Too Cooley For Schooley
Granby (Google Maps Location)
July 2008
This is one of several Salmon Brook Historical Society Museums.
This place has changed quite a bit since 2008 and is now open as part of regular tours. Looks like I’ll have to revisit someday.
Granby, Connecticut. Famous for… err… Famous for my friends Lisa and Tim? Famous for being the town bordering the Southwick Jog? Yeah, I guess. Granby is also home to the Coolest Tree in the state, if not the world.
Another great feature of the rural northern town is, of course, the Salmon Brook Historical Society’s enclave of museum buildings. There are four such buildings gathered together here, though not all began life at this location. One such building is the original Cooley Schoolhouse.
Cool! (ey.)
It’s not open for tours to galoot’s like me, but really only for the annual kids’ field trips. Even though I had just spent a good deal of time with the President of the local historical society (below), I was not granted access. Undaunted, I peered into the windows and even touched the building itself.
The coolest part about the schoolhouse today is that the outhouse is in it’s original location relative to the school. Looking north at its original location, one would see the school, the stone obelisk demarcating the Massachusetts border, and then the outhouse. I can only think that this was Granby’s thoughts about losing the square acreage of the Southwick Jog to the Bay State – that is, “We do our business on you, Massachusetts!” Jerks.
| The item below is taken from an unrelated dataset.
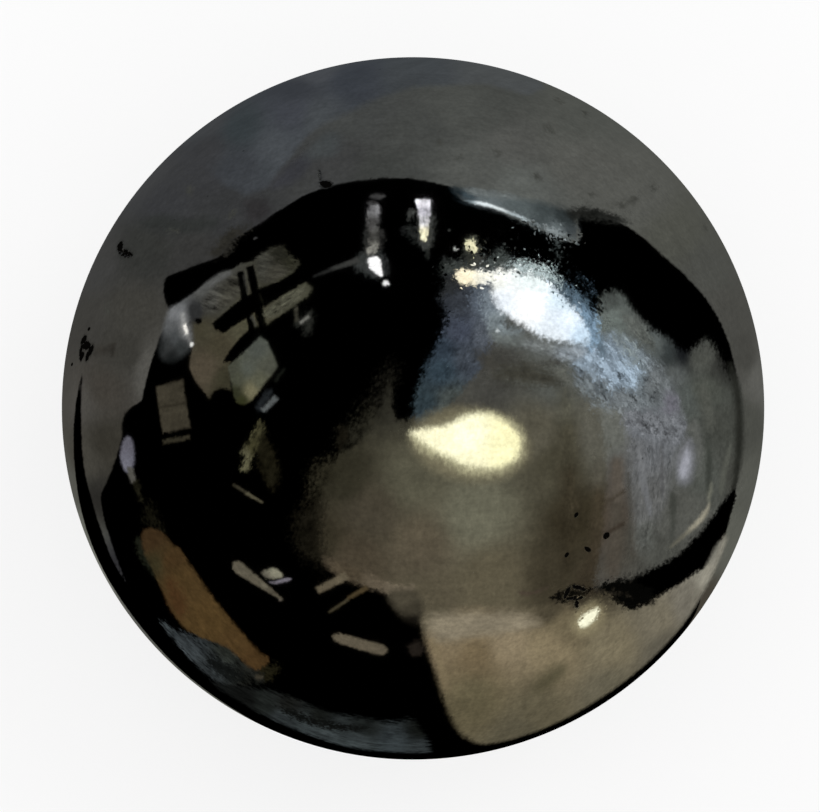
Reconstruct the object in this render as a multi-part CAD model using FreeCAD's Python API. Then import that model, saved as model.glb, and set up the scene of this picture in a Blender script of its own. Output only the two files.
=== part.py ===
import FreeCAD, Part

import math
import os
from collections import namedtuple

# A solid ball of polished steel, in millimetres. The origin is the ball's centre and +Z is up.
# Use has left a few short gouges and pits in it, each a shallow hollow with a rounded floor.

# Driving dimensions
BALL_DIAMETER = 50.8        # a two inch ball
CLUSTER_GOUGE_WIDTH = 0.42  # the short gouges that ring an untouched spot on the ball's left
CLUSTER_GOUGE_DEPTH = 0.060
LONG_GOUGE_WIDTH = 0.44     # the longest single gouge, above the cluster
LONG_GOUGE_DEPTH = 0.070
CROWN_NICK_WIDTH = 0.38     # the nick nearest the crown, with the fine line that leads to it
CROWN_NICK_DEPTH = 0.060
FINE_LINE_WIDTH = 0.16
FINE_LINE_DEPTH = 0.020
SCUFF_WIDTH = 0.26          # the scuff low on the right, a broken ring of light gouges
SCUFF_DEPTH = 0.030
ROUND_PIT_DIAMETER = 0.43   # the one clean pit, as wide as it is long
ROUND_PIT_DEPTH = 0.070
SPECK_WIDTH = 0.22          # the small pits that stand alone
SPECK_DEPTH = 0.035

# One hollow. azimuth runs from +X towards +Y and elevation from the equator towards +Z, in
# degrees. heading is the way its length runs, from due east towards due north, in degrees.
Hollow = namedtuple("Hollow", "azimuth elevation heading length width depth")


def hollows(width, depth, *places):
    """Hollows of one width and depth. A place is its azimuth, elevation, heading and length."""
    return [Hollow(*place, width, depth) for place in places]


GOUGE_CLUSTER = hollows(
    CLUSTER_GOUGE_WIDTH,
    CLUSTER_GOUGE_DEPTH,
    (175.0, 27.2, 147, 0.70),
    (174.6, 29.7, 82, 1.35),
    (175.9, 31.6, 114, 0.85),
    (176.2, 27.9, 96, 0.80),
    (176.6, 30.6, 122, 0.55),
    (173.3, 28.0, 98, 0.95),
)
LONG_GOUGE = hollows(
    LONG_GOUGE_WIDTH,
    LONG_GOUGE_DEPTH,
    (157.5, 34.8, 82, 2.60),
    (156.1, 31.6, 66, 1.10),
)
CROWN_NICK = hollows(
    CROWN_NICK_WIDTH,
    CROWN_NICK_DEPTH,
    (117.9, 62.5, 126, 0.75),
)
FINE_LINE = hollows(
    FINE_LINE_WIDTH,
    FINE_LINE_DEPTH,
    (118.0, 60.4, 75, 1.20),
)
SCUFF = hollows(
    SCUFF_WIDTH,
    SCUFF_DEPTH,
    (-57.1, 45.4, 43, 0.75),
    (-56.2, 43.6, 142, 1.10),
    (-54.4, 44.8, 121, 1.05),
    (-56.4, 42.4, 84, 0.55),
)
ROUND_PIT = hollows(
    ROUND_PIT_DIAMETER,
    ROUND_PIT_DEPTH,
    (-43.4, 48.9, 0, ROUND_PIT_DIAMETER),
)
SPECKS = hollows(
    SPECK_WIDTH,
    SPECK_DEPTH,
    (171.6, 29.6, 89, 0.50),
    (176.7, 22.6, 81, 0.60),
    (-45.8, 55.2, 18, 0.34),
    (-53.1, 51.1, 20, 0.30),
    (-48.5, 49.5, 105, 0.62),
)
MARKS = GOUGE_CLUSTER + LONG_GOUGE + CROWN_NICK + FINE_LINE + SCUFF + ROUND_PIT + SPECKS


def rounded_by(chord, depth):
    """Radius of the circle that dips by depth across a chord of this length."""
    return (chord * chord / 4 + depth * depth) / (2 * depth)


def hollow_cutter(hollow, ball_radius):
    """A lemon-shaped solid that takes this hollow out of the ball where it meets the surface.

    An arc as flat as the hollow is long is turned about an axis above the surface, at the height
    that gives the hollow its width.
    """
    long_radius = rounded_by(hollow.length, hollow.depth)
    cross_radius = rounded_by(hollow.width, hollow.depth)
    half_length = math.sqrt(long_radius ** 2 - (long_radius - cross_radius) ** 2)
    tip = FreeCAD.Vector(half_length, 0, 0)
    belly = FreeCAD.Vector(0, 0, -cross_radius)
    arc = Part.Arc(-tip, belly, tip).toShape()
    axis_edge = Part.LineSegment(tip, -tip).toShape()
    profile = Part.Face(Part.Wire([arc, axis_edge]))
    lemon = profile.revolve(FreeCAD.Vector(0, 0, 0), FreeCAD.Vector(1, 0, 0), 360)

    # Lift it along +Z, turn it to its heading, then carry it over the ball to its place.
    lemon.translate(FreeCAD.Vector(0, 0, ball_radius - hollow.depth + cross_radius))
    centre = FreeCAD.Vector(0, 0, 0)
    east_is_x = hollow.heading + 90
    lemon.rotate(centre, FreeCAD.Vector(0, 0, 1), east_is_x)
    lemon.rotate(centre, FreeCAD.Vector(0, 1, 0), 90 - hollow.elevation)
    lemon.rotate(centre, FreeCAD.Vector(0, 0, 1), hollow.azimuth)
    return lemon


def steel_ball():
    """The ball as turned and ground, less every mark that use has left."""
    ball_radius = BALL_DIAMETER / 2
    ball = Part.makeSphere(ball_radius)
    for mark in MARKS:
        ball = ball.cut(hollow_cutter(mark, ball_radius))
    return ball.Solids[0]


os.makedirs("parts", exist_ok=True)
steel_ball().exportStep("parts/steel_ball.step")
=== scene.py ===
"""Looks of the steel ball: one polished ball, nicked and a little hazy, on a pale studio floor.

The ball is a cube-mapped mesh with its nicks, gouges and pits in the geometry. Its finish is a
procedural steel: thin smears, a frosted area, orange peel, specks, and darker, rougher, less metal
steel in and round the marks. Its polish sees only emitting cards, hung round it in front of a black
drape. Their outlines and shades follow the reflections in the photo, and are laid out for this one
camera, so other views see them aslant.
The world and the lamps light the pale floor. The polish sees none of those three.
"""

import math
from collections import namedtuple

import bmesh
import bpy
import numpy as np
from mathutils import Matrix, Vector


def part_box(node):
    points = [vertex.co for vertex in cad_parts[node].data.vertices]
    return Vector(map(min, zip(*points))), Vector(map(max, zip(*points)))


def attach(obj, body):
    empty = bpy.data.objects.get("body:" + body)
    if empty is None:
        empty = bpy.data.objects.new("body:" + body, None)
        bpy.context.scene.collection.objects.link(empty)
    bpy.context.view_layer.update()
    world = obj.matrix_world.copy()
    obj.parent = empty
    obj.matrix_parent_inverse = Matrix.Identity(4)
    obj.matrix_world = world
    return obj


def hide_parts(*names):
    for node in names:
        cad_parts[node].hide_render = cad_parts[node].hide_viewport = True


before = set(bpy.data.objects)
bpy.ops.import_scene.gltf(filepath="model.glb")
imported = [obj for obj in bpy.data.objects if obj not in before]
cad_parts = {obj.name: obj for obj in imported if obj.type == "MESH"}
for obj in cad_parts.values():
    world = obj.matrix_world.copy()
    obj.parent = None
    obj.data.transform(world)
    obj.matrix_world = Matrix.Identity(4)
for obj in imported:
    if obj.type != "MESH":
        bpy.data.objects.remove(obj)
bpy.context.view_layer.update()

NODE = "steel_ball"
LOW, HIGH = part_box(NODE)
RADIUS = (HIGH.z - LOW.z) / 2
MM = 0.001


# ---------------------------------------------------------------- node helper

class Graph:
    """Adds nodes to one material or world and links them by socket name."""

    def __init__(self, owner):
        owner.use_nodes = True
        self.tree = owner.node_tree
        self.tree.nodes.clear()

    def node(self, kind, inputs=None, **settings):
        made = self.tree.nodes.new(kind)
        for name, value in settings.items():
            setattr(made, name, value)
        for name, value in (inputs or {}).items():
            if isinstance(value, bpy.types.NodeSocket):
                self.tree.links.new(value, made.inputs[name])
            else:
                made.inputs[name].default_value = value
        return made

    def math(self, operation, *values):
        made = self.node("ShaderNodeMath", dict(enumerate(values)), operation=operation)
        return made.outputs[0]

    def vector(self, operation, first, second, result="Vector"):
        made = self.node("ShaderNodeVectorMath", {0: first, 1: second}, operation=operation)
        return made.outputs[result]

    def noise(self, vector, scale, detail=2.0, roughness=0.5, distortion=0.0):
        inputs = {
            "Vector": vector,
            "Scale": scale,
            "Detail": detail,
            "Roughness": roughness,
            "Distortion": distortion,
        }
        return self.node("ShaderNodeTexNoise", inputs).outputs["Fac"]

    def step(self, value, start, end, low=0.0, high=1.0):
        """Rises smoothly from low to high as value goes from start to end."""
        inputs = {"Value": value, "From Min": start, "From Max": end, "To Min": low, "To Max": high}
        made = self.node("ShaderNodeMapRange", inputs, interpolation_type="SMOOTHSTEP")
        return made.outputs["Result"]

    def scale(self, vector, length):
        made = self.node("ShaderNodeVectorMath", {0: vector, "Scale": length}, operation="SCALE")
        return made.outputs[0]

    def mix(self, share, first, second):
        """Blends two colours. 6, 7 and 2 are a Mix node's colour sockets."""
        made = self.node("ShaderNodeMix", {0: share}, data_type="RGBA")
        for index, value in ((6, first), (7, second)):
            if isinstance(value, bpy.types.NodeSocket):
                self.tree.links.new(value, made.inputs[index])
            else:
                made.inputs[index].default_value = value
        return made.outputs[2]

    def attribute(self, name, result="Fac"):
        return self.node("ShaderNodeAttribute", attribute_name=name).outputs[result]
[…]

Here’s what the SBHS website (which is where I took the below picture from as well) says about the school:
The Cooley School is the only remaining one-room schoolhouse in Granby which has not been renovated into a home or shop. It was built c.1870, on the corner of East Street and Cooley Road in North Granby. At that location, the school and woodshed were in Granby, while the outhouse was in Southwick, Massachusetts.
After 1948, when the one-room schools in Granby were closed, the original furniture was auctioned off. The blackboard, however, remained intact, with some of the last teacher’s writing still on it.
In 1972, the school was given to the Salmon Brook Historical Society by Merrill Clark, whose mother had taught at the school. In 1980, the Society moved the school to its present location at 208 Salmon Brook Street.
A 19th century schoolroom has been recreated, with a wood stove, water bucket and dipper (shared by all), an 1855 Connecticut map, and the mandatory picture of George Washington, as well as books and desks once used in Granby District Schools.
Visiting school children once again sit at the much-used desks (complete with carved initials), open the readers and geography books, and write on the waiting slates.
Once I was done with the other three buildings (The Colton-Hayes Tobacco Barn, The Abijah Rowe House, and the Weed-Enders House), we (my family, Tim, Lisa, and her three daughters) looked towards the angry sky and hit the road. While this picture looks like any other of impending rain, I can report that all of us noted that the clouds were moving in a circular fashion towards the northwest. It was, quite honestly, rather creepy.
So creepy that it made Damian’s hair stand up!
Okay, that picture was taken on a different day in a different town, but I wanted to work it in somehow. Because when Damian is old enough to go to school, something tells me he’ll want to rock a mo – or possibly faux – hawk at some point. That’s how the boy rolls.
Salmon Brook Historical Society
CTMQ’s Museum Visits
danana says
August 21, 2008 at 2:01 pmWell, that was a nice little adventure – I started out at the school house, visiting the town I used to visit as a kid – my aunt and uncle had a nice little house in Granby, with a fence, a big back yard and everything. I still have fond memories! As I read, I had to venture over to the Coolest Tree, from which I had to detour onto the Pinchot and the Linn-Baker Trees (a good laugh there, my husband is still wondering what that was all about), then circle back to the school house. After reading this and some of your other entries, I get the idea that it’s time to plan another trip to CT…
honeybunny says
September 16, 2008 at 4:32 pmDamian knows how to “strike a pose.”
hb
Carol Laun, Curator/Archivist says
October 17, 2010 at 9:57 pmThe Cooley School is a part of our tours (not just limited to the visit of Granby’s second graders). The admission fee is now $2 to tour the Abijah Rowe house, Weed-Enders house and Cooley School and $2 to tour the Colton-Hayes Tobacco Barn and the new Preservation Barn.
Cynthia R. Watson says
August 15, 2016 at 7:47 amWas the Cooley school named after Jefferson Cooley? My great-great grandmother Atwood wrote about him writing in her album in 1839.